State-sponsored racial segregation in the United States ended with the Civil Rights Act of 1964 but in Seattle, it has recently returned, and in an unlikely place: government agencies. According to new whistleblower documents, at least three public agencies in the Seattle region have implemented race-segregated diversity trainings that teach employees, in the words of one training manual, to “accept responsibility for their own racism” and “question the white power structure.”

At the King County Library System, a private consulting firm called Racial Equity Consultants recently held racially segregated “listening sessions.” The consultants “begin with an anti-oppression framework,” internal documents show, and they use segregated sessions to root out “institutional privileges and systemic inequities.” Widespread “institutional racism” is said to exist in the libraries, and employees who reject that premise are accused of “internalized racism.” When reached by e-mail, Racial Equity Consultants said that it was not authorized to comment.

At the Puget Sound facility of the federal Veterans Administration, local leadership has launched racially segregated “caucuses” for “individuals who identify as white” and those who identify as “African-American or black” or as “people of color.” According to whistleblower e-mails, the organizer, physician Jesse Markman, initially “felt uncomfortable suggesting, as a white person, what [he] perceived, at the time, to be segregation.” After consulting with outside diversity trainers, however, Markman decided to move forward with the racially segregated sessions, calling them “an environment for sharing and discussion, which is not afforded by mixed groups.” When contacted by e-mail, Markman referred the inquiry to the VA’s Public Affairs Office, which did not provide comment.

Finally, at the King County Prosecutor’s Office, chief prosecutor Dan Satterberg and senior staff have recently required employees to sign an “equity and social justice” pledge and assigned “continued training for white employees,” who must “do the work” to “learn the true history of racism in our country.” As part of the new initiative, whites are encouraged to participate in racially segregated “anti-racist action groups” and agency-wide “cultural-competency” training that teaches them how to adopt “a new non-oppressive and non-exploitive attitude.” According to a leaked memo, Satterberg recently wrote a letter to staff suggesting that the “privileged white male cohort” in his office should “shut up and listen.” The prosecutor’s office confirmed the authenticity of the equity pledge and staff-wide memo, but Satterberg did not offer comment.

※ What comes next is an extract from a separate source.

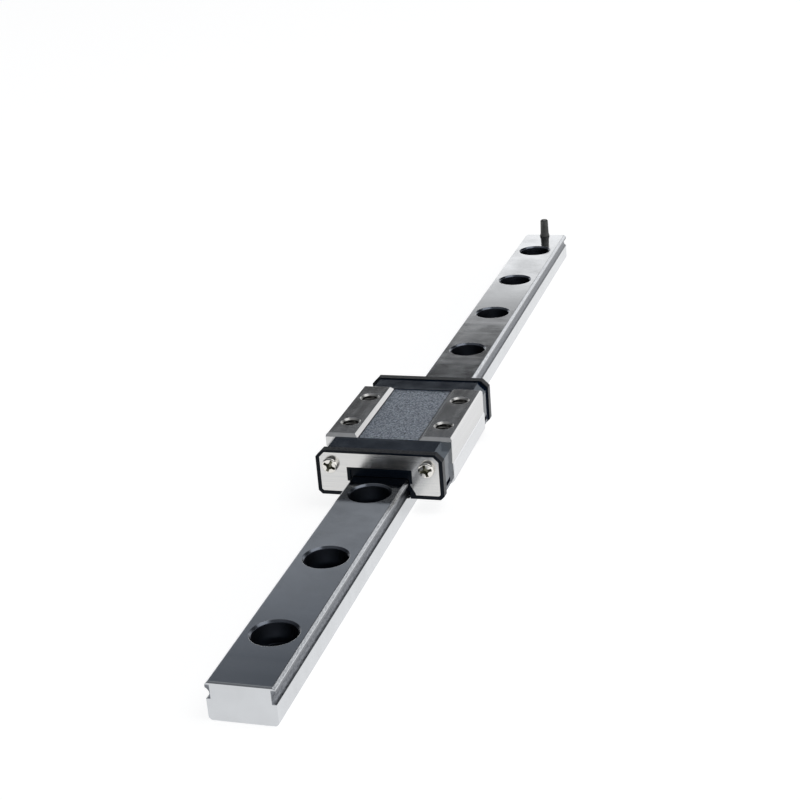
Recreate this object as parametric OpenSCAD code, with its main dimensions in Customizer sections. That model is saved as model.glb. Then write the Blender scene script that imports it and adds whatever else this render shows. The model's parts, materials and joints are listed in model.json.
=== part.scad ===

In the name of social justice, Seattle’s white elites are instituting a policy of racial identification and segregated training. In all three of these institutions, white executives have explicitly implemented such policies, arguing, in one case, that holding segregated training sessions mitigates “any potential harming of staff of color that might arise from a cross-racial conversation.” As the VA’s Markman explained to colleagues: “It can be challenging for people of color to feel a burden to educate others on how to be better, when at the same time being told or expected to be entirely open and unfiltered.”

The policies’ underlying assumption—that white leaders must shield minority employees from open dialogue—is patronizing and could lead to genuine racial division in the workplace. According to multiple sources within King County government, segregated training sessions have created suspicion and distrust. “I was truly disgusted,” one library employee told me. The trainers told white staffers that “we stole the land from indigenous people, [and] we are responsible for committing genocide,” the employee reports. Another staffer at the prosecutor’s office described a recent diversity session as a “firing squad” and fears that any dissent would lead to immediate retaliation.

These sessions are likely illegal. As U.S. Civil Rights Commissioner Peter Kirsanow has argued, racially segregated training sessions violate the 1964 act, which prohibits employers from segregating employees based on “race, color, religion, sex or national origin.” The Department of Justice is already investigating Seattle’s segregated diversity trainings. It should expand its investigation to include the King County Library System, the King County Prosecutor’s Office, and the VA’s Puget Sound Health Care System. Segregation in the name of social justice is still segregation—and it has no place in our public institutions.

Home to leading critical race theorists like Robin DiAngelo and Richard Delgado, Seattle has long been on the vanguard of race-based progressivism. But now, these academia-derived concepts have escaped the campuses and are finding their way into public bureaucracies. Federal officials should put a stop to it.